Rossi Smash, Before you meet these people, let me say this...........Carrie Lies!

And Carrie, What happens at Abasin stays at Abasin!


----------



## severine (Oct 15, 2008)

Trekchick said:


> Rossi Smash, Before you meet these people, let me say this...........Carrie Lies!
> 
> And Carrie, What happens at Abasin stays at Abasin!


Hey!!!!!! :-o


----------



## Hawkshot99 (Oct 15, 2008)

severine said:


> Hey!!!!!! :-o



So what exactly is she always trying to hide?:-o


----------



## ski_resort_observer (Oct 15, 2008)

Wrong thread but welcome anyway.  Cute girls get away with everything. :wink: :wink:


----------



## GrilledSteezeSandwich (Oct 15, 2008)

ski_resort_observer said:


> Wrong thread but welcome anyway.  Cute girls get away with everything. :wink: :wink:



I agree..especially cute girls who can rip..:razz::beer:


----------



## Trekchick (Oct 15, 2008)

Rossi Smash is not a cute girl, but I'll see what I can do to introduce a few of my gal pals to you in the future.

Rossi did send me a wonderful birthday present.

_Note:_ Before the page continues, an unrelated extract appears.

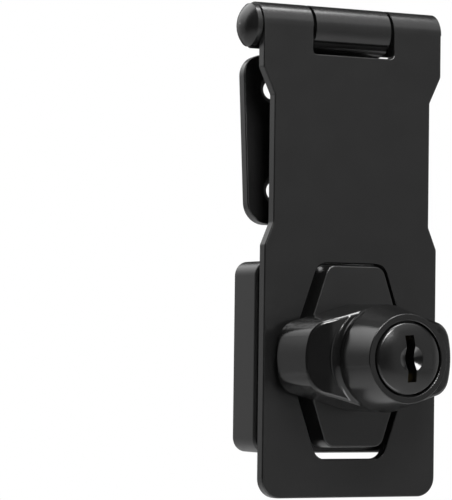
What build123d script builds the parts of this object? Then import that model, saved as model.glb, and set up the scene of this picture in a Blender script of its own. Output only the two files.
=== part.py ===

Can you see me, rockin these bad girls on retro day!


----------



## GrilledSteezeSandwich (Oct 15, 2008)

Trekchick said:


> Rossi Smash is not a cute girl, but I'll see what I can do to introduce a few of my gal pals to you in the future.
> 
> Rossi did send me a wonderful birthday present.
> 
> ...



What length are they..I'm hoping for at least 3 retro days this year..


----------



## drjeff (Oct 15, 2008)

Trekchick said:


> Rossi Smash is not a cute girl, but I'll see what I can do to introduce a few of my gal pals to you in the future.
> 
> Rossi did send me a wonderful birthday present.
> 
> ...



Does it make me old or just experienced if my first pair of skis (170cm Rossi Team II's) had essentially that same salomon heel piece (mine were salomon 222's which had a slightly more plasticized toe piece and that same basic heel) with safety straps??


----------



## ski_resort_observer (Oct 15, 2008)

Trekchick said:


> Rossi Smash is not a cute girl, but I'll see what I can do to introduce a few of my gal pals to you in the future.
> 
> Rossi did send me a wonderful birthday present.
> 
> ...



We know that...you said that in your post. Was talking about you, the OP. Thanks for the offer tho but I'm pretty damn ugly and convinced my wife is the only gal who thinks otherwise. :wink: :lol:


----------



## Trekchick (Oct 15, 2008)

GSS, they are 180's.
DrJeff, I'm betting that the ski comes off and beats me to death on my first run.  You wanna be there to take pics?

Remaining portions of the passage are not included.